Begin
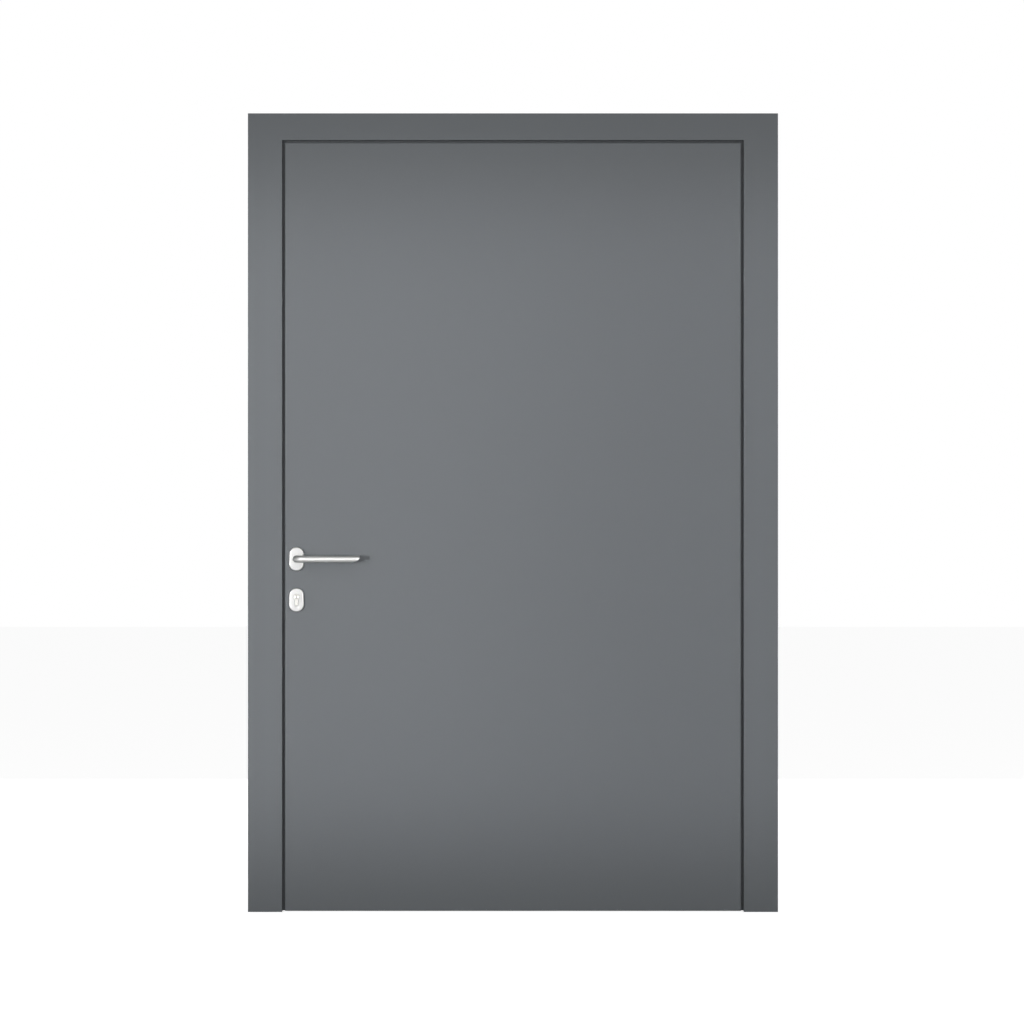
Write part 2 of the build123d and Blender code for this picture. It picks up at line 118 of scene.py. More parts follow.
# %% A socket that can be added and multiplied
class Shade:
    """One socket of a material, with arithmetic that adds Math nodes."""

    def __init__(self, tree, socket):
        self.tree = tree
        self.socket = socket

    def node(self, kind, settings=None, sockets=None, out=0):
        """Any node: its settings are set first, then its sockets get values or links."""
        made = self.tree.nodes.new(kind)
        for name, value in (settings or {}).items():
            setattr(made, name, value)
        for name, value in (sockets or {}).items():
            if isinstance(value, Shade):
                self.tree.links.new(value.socket, made.inputs[name])
            elif isinstance(value, bpy.types.NodeSocket):
                self.tree.links.new(value, made.inputs[name])
            else:
                made.inputs[name].default_value = value
        return Shade(self.tree, made.outputs[out])

    def maths(self, operation, first, second=0.0):
        return self.node("ShaderNodeMath", {"operation": operation}, {0: first, 1: second})

    def __add__(self, other):
        return self.maths("ADD", self, other)

    def __radd__(self, other):
        return self.maths("ADD", other, self)

    def __sub__(self, other):
        return self.maths("SUBTRACT", self, other)

    def __rsub__(self, other):
        return self.maths("SUBTRACT", other, self)

    def __mul__(self, other):
        return self.maths("MULTIPLY", self, other)

    def __rmul__(self, other):
        return self.maths("MULTIPLY", other, self)


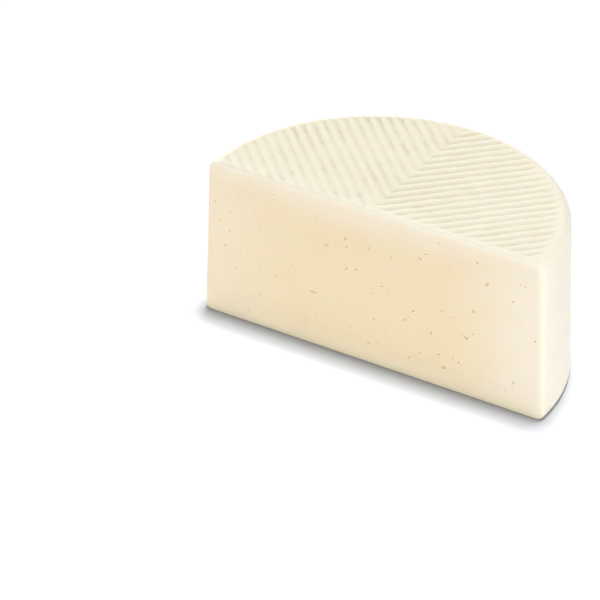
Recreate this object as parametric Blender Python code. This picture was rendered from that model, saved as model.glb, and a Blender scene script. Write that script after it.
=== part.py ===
End
■ **Exercise**
Check each line above for the word "code" and copy the ones that have it.

■ **Answer to the problem**
Write part 2 of the build123d and Blender code for this picture. It picks up at line 118 of scene.py. More parts follow.
Recreate this object as parametric Blender Python code. This picture was rendered from that model, saved as model.glb, and a Blender scene script. Write that script after it.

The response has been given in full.